Mais le manquer en quoi ? - Question centrale, essentielle : comme on manque quelque chose de fort sans savoir pourquoi. Alors, en tirer les fils, saisir tous les éléments de cet écheveau, déjà - et peut-être seulement - pour en faire apparaître la complexité, la diversité, la richesse. Texte riche en soi, à la place de riche en quoi, question qui l'occulte. 

"Une auto-référentialité du texte littéraire, lequel existe dans et par son travail sur le langage, et crée sa propre temporalité." (? thèse, Lyon 2/2007)
A. Dujardin génère son propre horizon, son point de fuite est en lui-même ; ce qui ne signifie pas solipsisme littéraire, par quoi le manquer encore, nouvelle bévue contre son historicité/spécificité, par absence de "théorie du sujet" (cf. Meschonnic, op.cit., p. 137, note 1).  
Le poser d'abord comme extra-ordinaire, l'effet d'une rupture épistémique historique, comme proposé plus haut.
À propos de Groethuysen, Meschonnic dit : "le problème qu'il se pose est est le même problème que celui d'une théorie historique du langage : comprendre le langage en se fondant sur les données mêmes du langage." (op. cit., p. 139). Je dirai : comprendre Dujardin, en se fondant sur son langage, son discours.

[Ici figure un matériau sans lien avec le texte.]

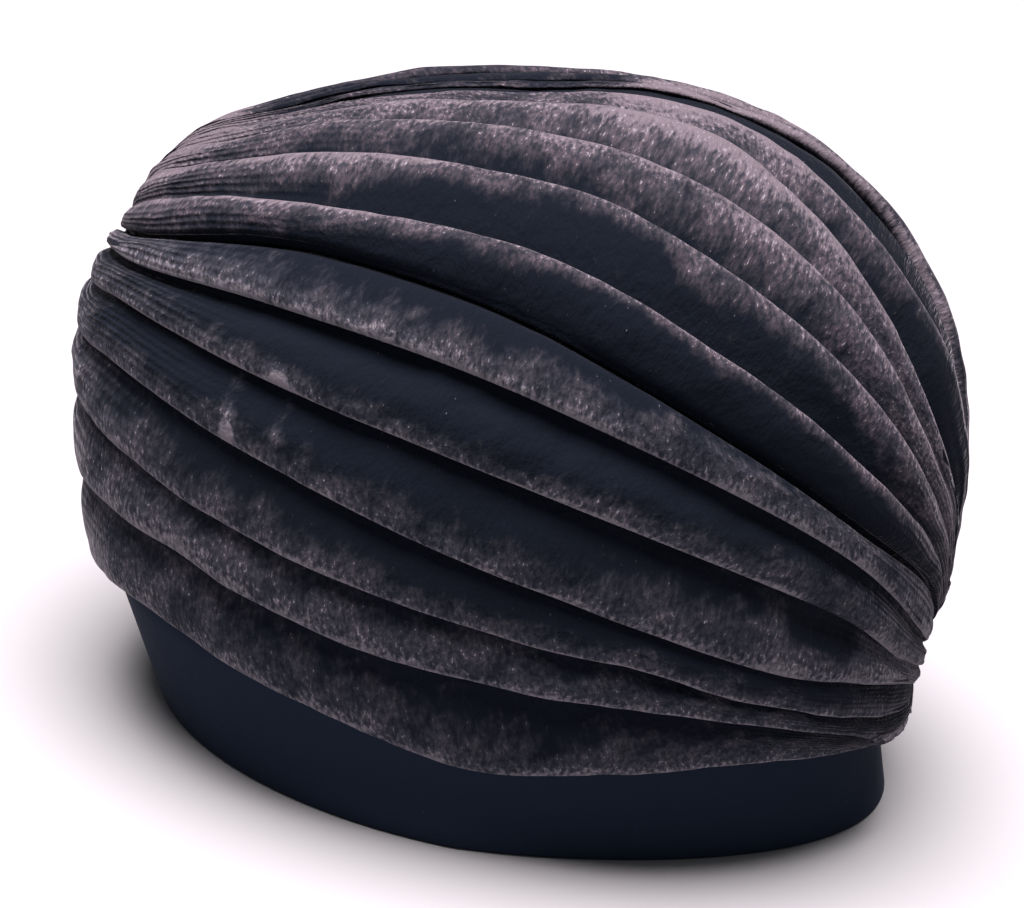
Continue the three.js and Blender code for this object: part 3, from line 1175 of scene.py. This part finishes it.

Mettre à jour sa "poétique" ; en dégageant son argumentaire du plan de référence d'une histoire événementielle, reconstitution-rétablissement du "passé", aux antipodes d'une historicité (Meschonnic l'oppose à l'historicisme); montrer la spécificité de son projet, a priori projet d'histoire, l'établissement de l'entreprise hégémonique théologico-politique consistant à fusionner dans la temporalité, lieux, situations, dénominations, statuts, comportements, vécus ; mais sans commettre l'erreur, dualiste, de le renvoyer à un délire ininterprétable et absurde : son historicité dégagée de l'historicisme, par l'analyse du langage-discours en lui-même.